In this month’s issue of PERE, which should be hitting your desk this week, we present the results of our inaugural graduate real estate program survey. The survey is accompanied by an overview on real estate education in the US today and is complemented by a similar look at the state of affairs in Europe.

The survey was prompted by the desire to illustrate a better alternative to the private equity industry's alleged standby method for new talent acquisition – crudely put, poaching junior analysts from investment banks. Not only is it becoming harder to continue that bad habit as finance houses crack down on the practice, but potential recruits are becoming disillusioned with the process and frantic pace.
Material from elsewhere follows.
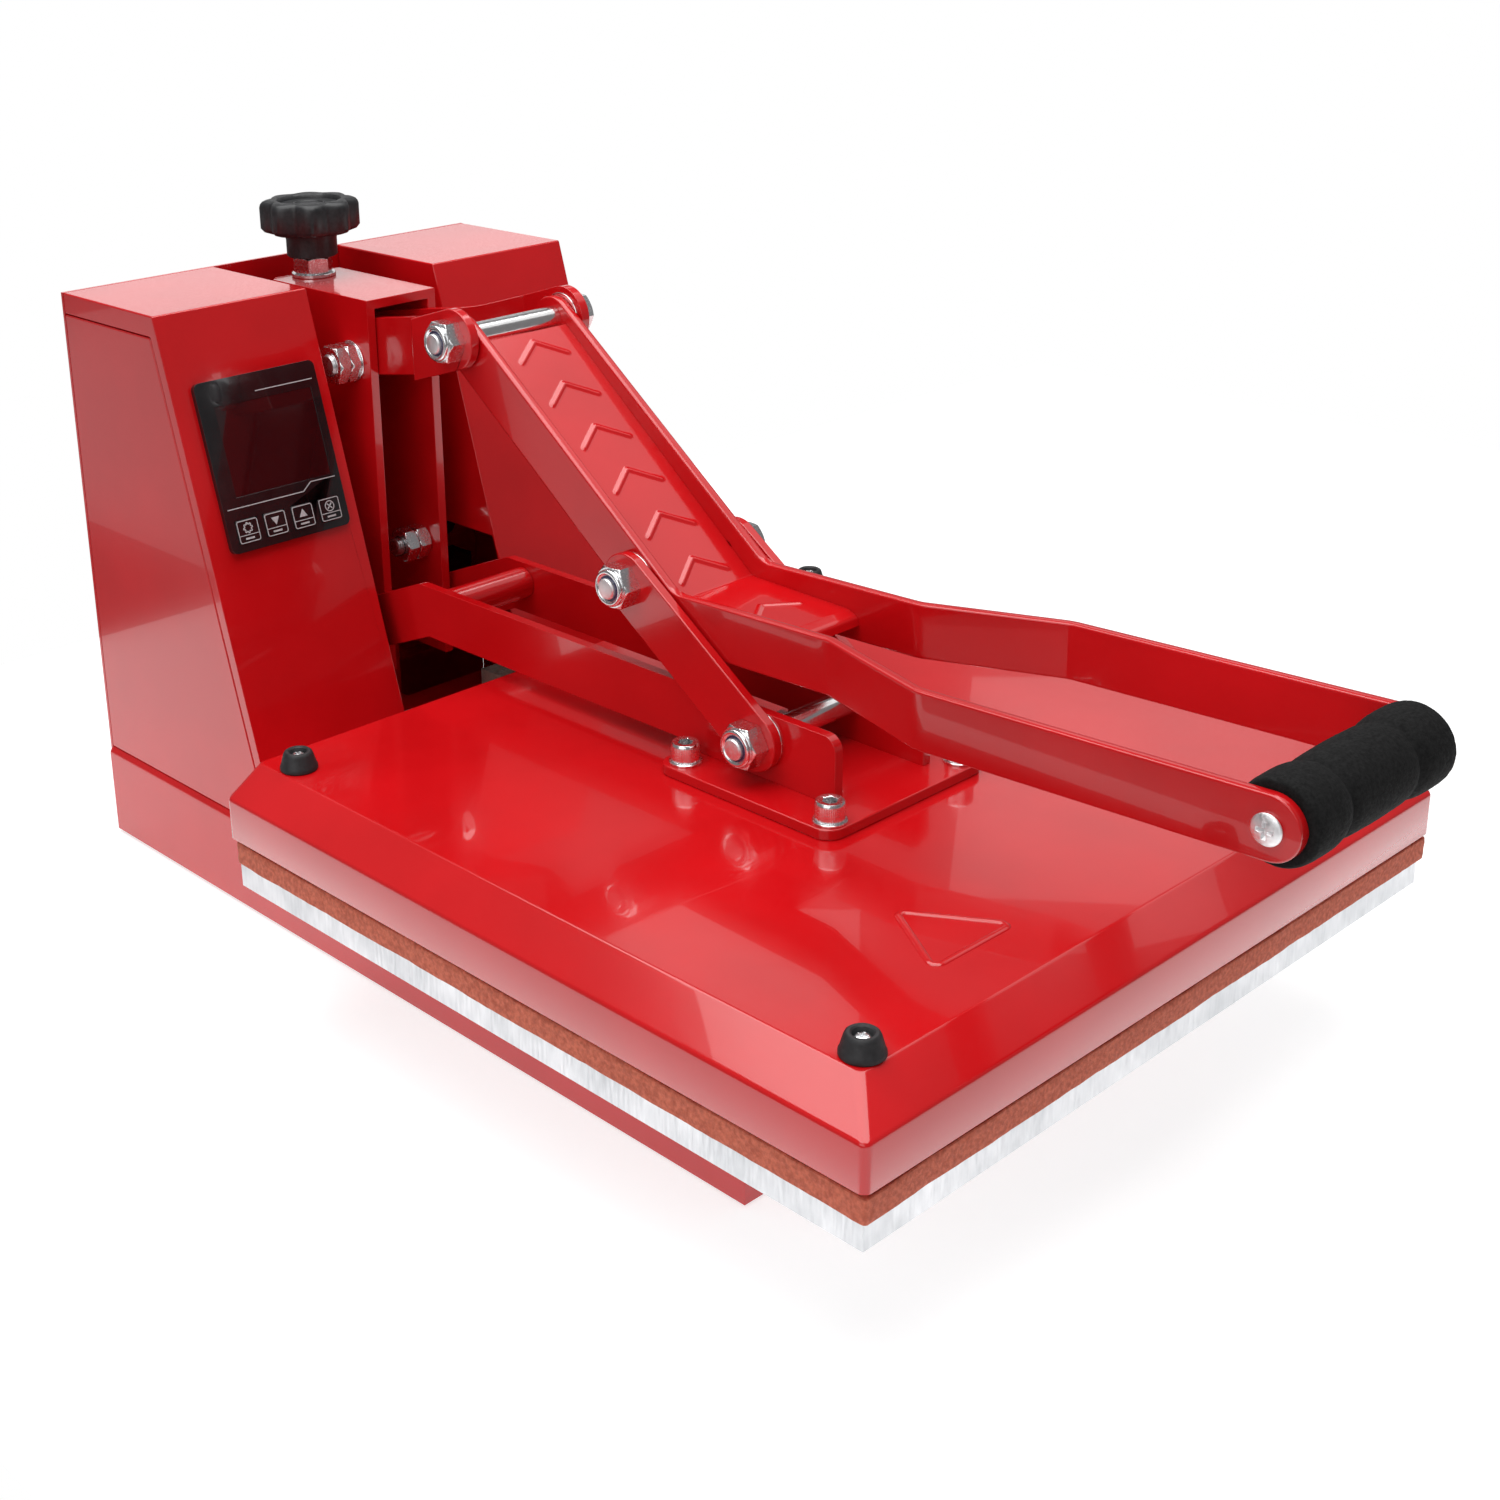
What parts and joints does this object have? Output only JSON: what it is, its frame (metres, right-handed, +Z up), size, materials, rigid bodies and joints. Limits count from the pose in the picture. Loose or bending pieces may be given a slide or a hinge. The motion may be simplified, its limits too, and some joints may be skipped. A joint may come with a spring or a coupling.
{
  "type": "heat press",
  "caption": "Clamshell heat press with square platens, toggle lever with foam grip, twin towers, pressure knob and digital controller.",
  "frame": {"origin": "centre of the closed press's footprint on the bench, at bench level", "axes": "+Z up, -Y towards the operator and the grip, +X to the operator's right"},
  "size_m": [0.386, 0.681, 0.3435],
  "materials": {
    "red_paint": "gloss powder coat",
    "zinc": "bright zinc plate",
    "bronze": "sintered",
    "aluminium": "milled",
    "silicone": "matte foam rubber",
    "black_steel": "satin",
    "rubber": "matte",
    "black_gloss": "gloss",
    "display": "tinted",
    "circuit_board": "satin",
    "pale_plastic": "matte",
    "black_plastic": "moulded",
    "red_plastic": "gloss",
    "machined_steel": "machined",
    "foam": "foam",
    "blanket": "fibre mat",
    "sleeve": "woven sleeve"
  },
  "bodies": {
    "frame": {"base_shell": "red_paint", "base_floor": "black_steel", "feet": "rubber", "tower_left": "red_paint", "tower_right": "red_paint", "side_cover_left": "red_paint", "side_cover_right": "red_paint", "rear_panel": "red_paint", "yoke": "red_paint", "yoke_lock_bolt": "zinc", "rocker_pin": "zinc", "hinge_pin": "zinc", "hinge_bushes": "bronze", "lower_platen": "aluminium", "silicone_pad": "silicone", "platen_rails": "black_steel", "platen_screws": "zinc", "controller_bezel": "black_gloss", "display_window": "display", "controller_board": "circuit_board", "solid_state_relay": "pale_plastic", "terminal_block": "pale_plastic", "power_inlet": "black_plastic", "fuse_holder": "black_plastic", "switch_housing": "black_plastic", "junction_box": "black_plastic"},
    "pressure_screw": {"pressure_knob": "black_plastic", "pressure_spindle": "zinc", "jam_nut": "zinc"},
    "rocker": {"rocker_left": "red_paint", "rocker_right": "red_paint", "trunnion": "machined_steel", "rocker_sleeve": "zinc", "handle_bolt": "zinc"},
    "handle": {"handle_left": "red_paint", "handle_right": "red_paint", "handle_web": "red_paint", "grip_tube": "machined_steel", "grip_foam": "foam", "grip_screws": "zinc", "toggle_studs": "zinc"},
    "head": {"head_arms": "red_paint", "cross_tube": "red_paint", "mounting_plate": "red_paint", "cap_screws": "zinc", "heater_cover": "red_paint", "heating_platen": "aluminium", "heating_element": "machined_steel", "insulation_blanket": "blanket", "thermostat": "pale_plastic", "cover_bumpers": "rubber", "press_bolt": "zinc", "heater_conduit": "sleeve"},
    "links": {"toggle_links": "red_paint", "link_nuts": "zinc"},
    "set_key": {"set_key": "black_gloss"},
    "down_key": {"down_key": "black_gloss"},
    "up_key": {"up_key": "black_gloss"},
    "clear_key": {"clear_key": "black_gloss"},
    "switch_key": {"switch_key": "red_plastic"}
  },
  "joints": [
    {"name": "head_open", "type": "hinge", "parent": "frame", "child": "head", "pos_m": [0, 0.262, 0.111], "axis": [-1, 0, 0], "range_deg": [0, 35]},
    {"name": "rocker_tilt", "type": "hinge", "parent": "frame", "child": "rocker", "pos_m": [0, 0.239, 0.2675], "axis": [1, 0, 0], "range_deg": [-1.61, 1.61]},
    {"name": "pressure_turn", "type": "hinge", "parent": "frame", "child": "pressure_screw", "pos_m": [0, 0.301, 0.325], "axis": [0, 0, -1], "range_deg": [-360, 360]},
    {"name": "handle_lift", "type": "hinge", "parent": "rocker", "child": "handle", "pos_m": [0, 0.1333, 0.2975], "axis": [-1, 0, 0], "range_deg": [0, 92.92]},
    {"name": "link_swing", "type": "hinge", "parent": "head", "child": "links", "pos_m": [0, -0.0651, 0.1478], "axis": [1, 0, 0], "range_deg": [0, 73.03]},
    {"name": "set_key_press", "type": "slide", "parent": "frame", "child": "set_key", "axis": [0, 0.9597, -0.2812], "range_m": [0, 0.0005], "stiffness_N_per_m": 600},
    {"name": "down_key_press", "type": "slide", "parent": "frame", "child": "down_key", "axis": [0, 0.9597, -0.2812], "range_m": [0, 0.0005], "stiffness_N_per_m": 600},
    {"name": "up_key_press", "type": "slide", "parent": "frame", "child": "up_key", "axis": [0, 0.9597, -0.2812], "range_m": [0, 0.0005], "stiffness_N_per_m": 600},
    {"name": "clear_key_press", "type": "slide", "parent": "frame", "child": "clear_key", "axis": [0, 0.9597, -0.2812], "range_m": [0, 0.0005], "stiffness_N_per_m": 600},
    {"name": "switch_rock", "type": "hinge", "parent": "frame", "child": "switch_key", "pos_m": [0.104, 0.334, 0.096], "axis": [-1, 0, 0], "range_deg": [0, 14]}
  ],
  "couplings": [
    {"joint": "handle_lift", "follows": "head_open", "ratio": 2.6543},
    {"joint": "link_swing", "follows": "head_open", "ratio": 2.0861},
    {"joint": "pressure_turn", "follows": "rocker_tilt", "ratio": 222.96}
  ]
}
It also serves to inform firms about the growing number of universities training talent in the areas of real estate finance and investment that matter most to them.

Thanks to the participation of 24 dedicated graduate-level real estate programs and the research efforts of our edit team, PERE is able to offer you details on a wide array of offerings across the US. Key metrics include the number of real estate classes offered, the number of dedicated real estate faculty, the total cost to complete the program and the number of graduates hired by real estate firms and their average starting salaries, among others.
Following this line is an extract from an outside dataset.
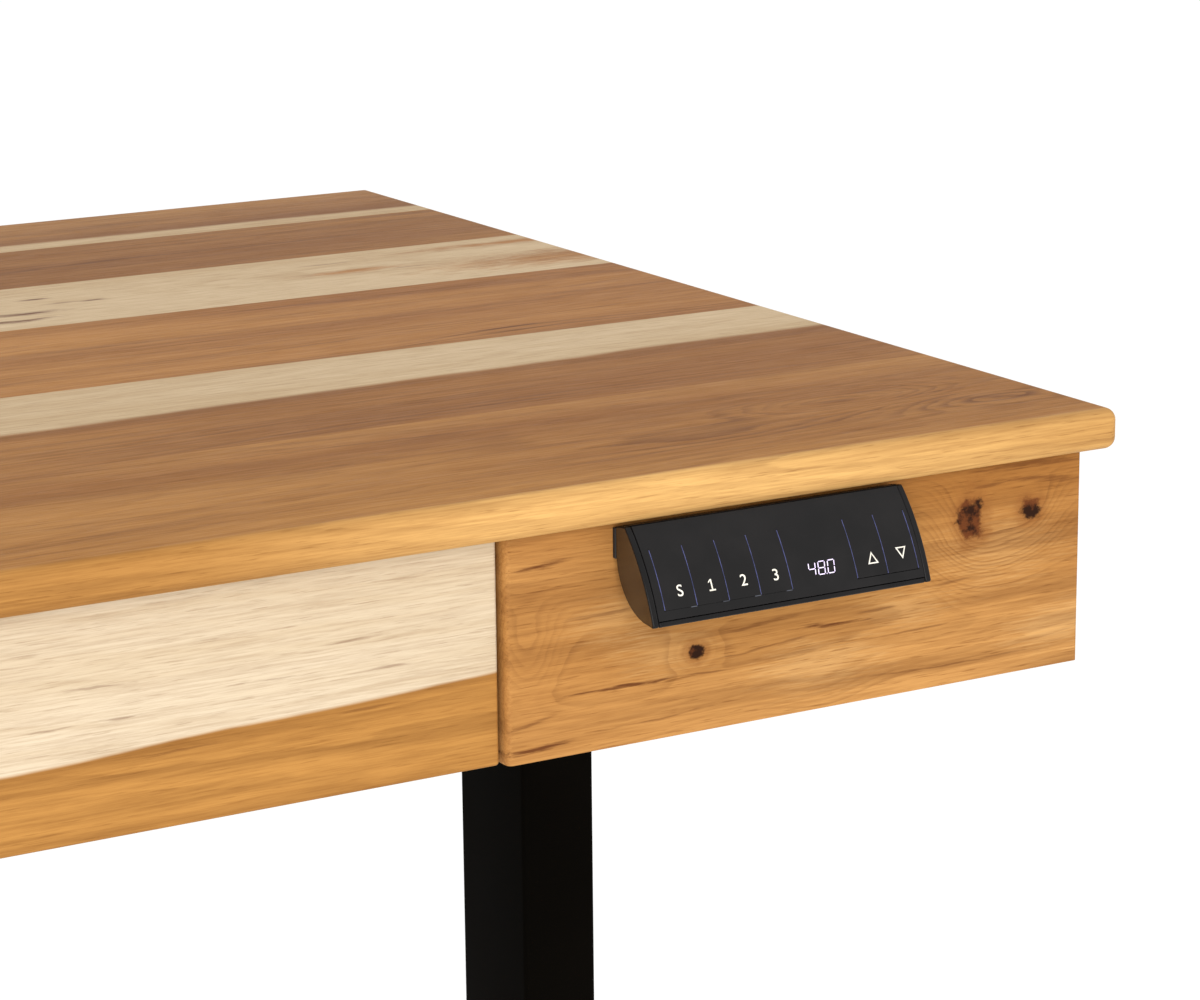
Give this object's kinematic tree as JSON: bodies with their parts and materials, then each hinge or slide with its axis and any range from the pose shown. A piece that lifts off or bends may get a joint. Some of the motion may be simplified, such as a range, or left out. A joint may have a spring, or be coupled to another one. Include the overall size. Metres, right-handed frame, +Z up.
{
  "type": "height adjustable standing desk",
  "caption": "Electric sit-stand desk: wooden top and apron with a central drawer, a push-button hand control and two telescopic steel columns on level feet.",
  "frame": {"origin": "on the floor, under the middle of the desk's outline seen from above, hand control included", "axes": "+X along the desk to the sitter's right, +Y away from the sitter, +Z up"},
  "size_m": [1.2192, 0.783, 1.2192],
  "materials": {
    "heartwood": "clear satin varnish over rustic hickory heartwood and sapwood boards",
    "sapwood": "clear satin varnish over pale hickory sapwood with a brown lower edge",
    "drawer_box_wood": "clear matt lacquer",
    "black_powder_coat": "fine satin powder coat",
    "zinc_steel": "bright zinc plate",
    "screw_steel": "ground steel with a film of grease",
    "cast_aluminium": "as-cast",
    "black_plastic": "fine spark texture",
    "gloss_black_plastic": "polished",
    "smoked_plastic": "polished dark smoke",
    "circuit_board": "green solder mask",
    "rubber": "moulded"
  },
  "bodies": {
    "base": {"foot_left": "black_powder_coat", "foot_right": "black_powder_coat", "lower_tube_left": "black_powder_coat", "lower_tube_right": "black_powder_coat", "guide_collar_left": "black_plastic", "guide_collar_right": "black_plastic", "nut_tube_left": "cast_aluminium", "nut_tube_right": "cast_aluminium"},
    "top": {"desktop": "heartwood", "apron_front_left": "heartwood", "apron_front_right": "heartwood", "apron_side_left": "heartwood", "apron_side_right": "heartwood", "apron_back": "heartwood", "drawer_partition_left": "drawer_box_wood", "drawer_partition_right": "drawer_box_wood", "runner_fixed_left": "zinc_steel", "runner_fixed_right": "zinc_steel", "upper_tube_left": "black_powder_coat", "upper_tube_right": "black_powder_coat", "crossbeam_front": "black_powder_coat", "crossbeam_rear": "black_powder_coat", "side_rail_left": "black_powder_coat", "side_rail_right": "black_powder_coat", "head_bracket_left": "black_powder_coat", "head_bracket_right": "black_powder_coat", "gearbox_left": "cast_aluminium", "gearbox_right": "cast_aluminium", "motor_left": "black_powder_coat", "motor_right": "black_powder_coat", "control_box_base": "black_plastic", "control_box_cover": "black_plastic", "mains_socket": "black_plastic", "handset_plate": "black_plastic", "handset_housing": "gloss_black_plastic", "handset_fascia": "gloss_black_plastic", "handset_end_cap_left": "smoked_plastic", "handset_end_cap_right": "smoked_plastic", "handset_circuit_board": "circuit_board"},
    "spindle_left": {"lead_screw_left": "screw_steel"},
    "spindle_right": {"lead_screw_right": "screw_steel"},
    "drawer": {"drawer_front": "sapwood", "drawer_side_left": "drawer_box_wood", "drawer_side_right": "drawer_box_wood", "drawer_back": "drawer_box_wood", "drawer_bottom": "drawer_box_wood", "runner_drawer_left": "zinc_steel", "runner_drawer_right": "zinc_steel"},
    "runner_left": {"runner_middle_left": "zinc_steel"},
    "runner_right": {"runner_middle_right": "zinc_steel"},
    "glide_front_left": {"glide_front_left": "rubber"},
    "glide_front_right": {"glide_front_right": "rubber"},
    "glide_rear_left": {"glide_rear_left": "rubber"},
    "glide_rear_right": {"glide_rear_right": "rubber"},
    "key_s": {"key_s": "gloss_black_plastic"},
    "key_1": {"key_1": "gloss_black_plastic"},
    "key_2": {"key_2": "gloss_black_plastic"},
    "key_3": {"key_3": "gloss_black_plastic"},
    "key_up": {"key_up": "gloss_black_plastic"},
    "key_down": {"key_down": "gloss_black_plastic"}
  },
  "joints": [
    {"name": "lift", "type": "slide", "parent": "base", "child": "top", "axis": [0, 0, 1], "range_m": [-0.47, 0]},
    {"name": "spindle_left_turn", "type": "hinge", "parent": "top", "child": "spindle_left", "pos_m": [-0.5334, 0.0572, 1.1], "axis": [0, 0, 1], "continuous": true},
    {"name": "spindle_right_turn", "type": "hinge", "parent": "top", "child": "spindle_right", "pos_m": [0.5334, 0.0572, 1.1], "axis": [0, 0, 1], "continuous": true},
    {"name": "drawer_slide", "type": "slide", "parent": "top", "child": "drawer", "axis": [0, -1, 0], "range_m": [0, 0.25]},
    {"name": "runner_left_slide", "type": "slide", "parent": "top", "child": "runner_left", "axis": [0, -1, 0], "range_m": [0, 0.125]},
    {"name": "runner_right_slide", "type": "slide", "parent": "top", "child": "runner_right", "axis": [0, -1, 0], "range_m": [0, 0.125]},
    {"name": "glide_front_left_level", "type": "slide", "parent": "base", "child": "glide_front_left", "axis": [0, 0, 1], "range_m": [0, 0.008]},
    {"name": "glide_front_right_level", "type": "slide", "parent": "base", "child": "glide_front_right", "axis": [0, 0, 1], "range_m": [0, 0.008]},
    {"name": "glide_rear_left_level", "type": "slide", "parent": "base", "child": "glide_rear_left", "axis": [0, 0, 1], "range_m": [0, 0.008]},
    {"name": "glide_rear_right_level", "type": "slide", "parent": "base", "child": "glide_rear_right", "axis": [0, 0, 1], "range_m": [0, 0.008]},
    {"name": "key_s_press", "type": "hinge", "parent": "top", "child": "key_s", "pos_m": [0.3637, -0.3753, 1.18906], "axis": [1, 0, 0], "range_deg": [0, 2.5], "stiffness_Nm_per_rad": 0.3, "springref_deg": -1.15},
    {"name": "key_1_press", "type": "hinge", "parent": "top", "child": "key_1", "pos_m": [0.3797, -0.3753, 1.18906], "axis": [1, 0, 0], "range_deg": [0, 2.5], "stiffness_Nm_per_rad": 0.3, "springref_deg": -1.15},
    {"name": "key_2_press", "type": "hinge", "parent": "top", "child": "key_2", "pos_m": [0.3957, -0.3753, 1.18906], "axis": [1, 0, 0], "range_deg": [0, 2.5], "stiffness_Nm_per_rad": 0.3, "springref_deg": -1.15},
    {"name": "key_3_press", "type": "hinge", "parent": "top", "child": "key_3", "pos_m": [0.4117, -0.3753, 1.18906], "axis": [1, 0, 0], "range_deg": [0, 2.5], "stiffness_Nm_per_rad": 0.3, "springref_deg": -1.15},
    {"name": "key_up_press", "type": "hinge", "parent": "top", "child": "key_up", "pos_m": [0.4613, -0.3753, 1.18906], "axis": [1, 0, 0], "range_deg": [0, 2.5], "stiffness_Nm_per_rad": 0.3, "springref_deg": -1.15},
    {"name": "key_down_press", "type": "hinge", "parent": "top", "child": "key_down", "pos_m": [0.4773, -0.3753, 1.18906], "axis": [1, 0, 0], "range_deg": [0, 2.5], "stiffness_Nm_per_rad": 0.3, "springref_deg": -1.15}
  ],
  "couplings": [
    {"joint": "spindle_left_turn", "follows": "lift", "rad_per_m": 523.6},
    {"joint": "spindle_right_turn", "follows": "lift", "rad_per_m": 523.6},
    {"joint": "runner_left_slide", "follows": "drawer_slide", "ratio": 0.5},
    {"joint": "runner_right_slide", "follows": "drawer_slide", "ratio": 0.5}
  ]
}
Although the results doesn’t cover the full range of graduate-level real estate offerings currently available in the US, we do believe we have assembled a fairly representative list of such programs, including most of the best-known ones. Among the universities represented are Columbia University, Cornell University, the Massachusetts Institute of Technology, Northwestern University, the University of North Carolina, the University of Pennsylvania, the University of Southern California, the University of Texas and the University of Wisconsin.

Getting a true count of the number of graduate degree programs currently offered with a focus on real estate was a bit tricky. University officials generally agreed that there are about 40 to 45 specialized Masters of Science in Real Estate (MSRE) programs currently available, many offered through a university’s architecture school. Interestingly, that total has nearly doubled from 20 to 25 programs as recently as the early 2000s.
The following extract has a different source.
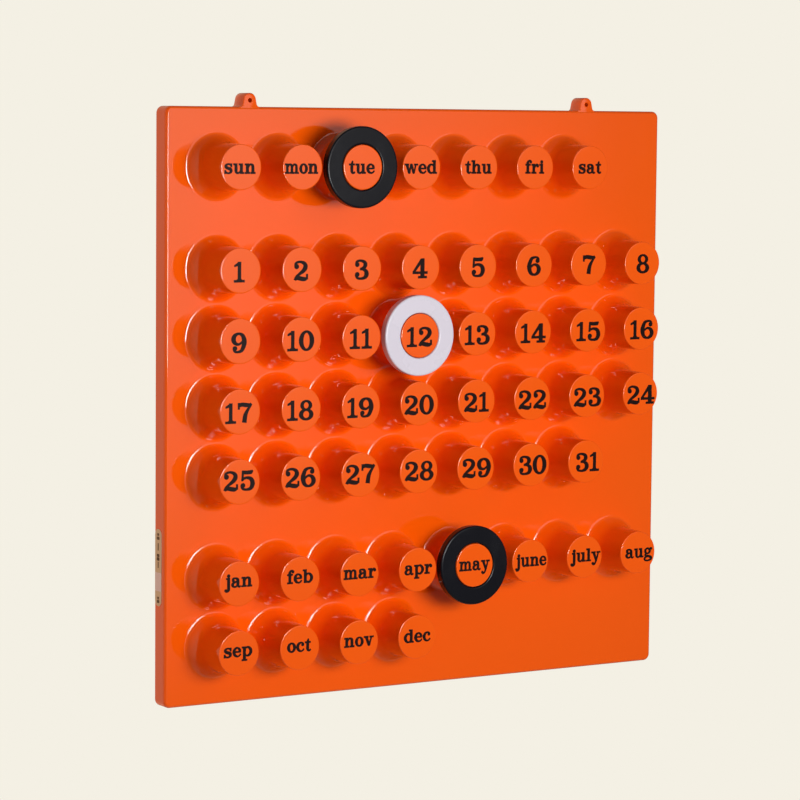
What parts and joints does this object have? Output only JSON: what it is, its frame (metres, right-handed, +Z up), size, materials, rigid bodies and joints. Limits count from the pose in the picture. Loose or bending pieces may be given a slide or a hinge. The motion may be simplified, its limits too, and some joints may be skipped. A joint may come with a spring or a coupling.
{
  "type": "wall calendar",
  "caption": "Perpetual wall calendar: a square moulded plastic panel with flared round pegs for weekdays, dates and months, hanging lugs and lift-off marker rings.",
  "frame": {"origin": "midway between the two hanging holes, on the plane of the wall", "axes": "+X to the right of someone reading the calendar, +Y into the wall, +Z up"},
  "size_m": [0.4203, 0.0505, 0.4296],
  "materials": {
    "orange_plastic": "glossy moulded orange plastic",
    "black_plastic": "semi-gloss black plastic",
    "white_plastic": "semi-gloss off-white plastic",
    "label_film": "thin matt tan film"
  },
  "bodies": {
    "panel": {"panel": "orange_plastic", "side_label": "label_film"},
    "day_ring": {"day_ring": "black_plastic"},
    "date_ring": {"date_ring": "white_plastic"},
    "month_ring": {"month_ring": "black_plastic"}
  },
  "joints": [
    {"name": "day_ring_pull", "type": "slide", "parent": "panel", "child": "day_ring", "axis": [0, -1, 0], "range_m": [0, 0.03]},
    {"name": "date_ring_pull", "type": "slide", "parent": "panel", "child": "date_ring", "axis": [0, -1, 0], "range_m": [0, 0.03]},
    {"name": "month_ring_pull", "type": "slide", "parent": "panel", "child": "month_ring", "axis": [0, -1, 0], "range_m": [0, 0.03]}
  ]
}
There was less consensus, however, on the number of Masters of Business Administration (MBA) programs that offer a dedicated real estate concentration or ‘major’. Indeed, the current estimate for real estate MBA programs varies from at least a number equal to the number of MSRE programs to as much as twice as many. The best estimate puts the number of real estate MBA programs somewhere between that, or roughly 60.

More importantly, the number of graduate-level real estate offerings has been on the rise. According to university officials, this can be attributed to an increase in professionalization throughout the industry, the need for investment management skills across a wider breadth of opportunities and the current run-up in the cycle. And more programs are on the way, whether it is a university launching its first graduate real estate program, like George Washington University in 2015, or complementing one degree program with the addition of the other, like the University of Colorado adding an MSRE program to its existing real estate MBA next year.

That said, more programs are not a good thing if the target industry does not know they exist. Hence, the feature and accompanying tables in this month’s issue. It is our sincere hope that this survey will have a positive impact on the market and grow to become even bigger and better next year.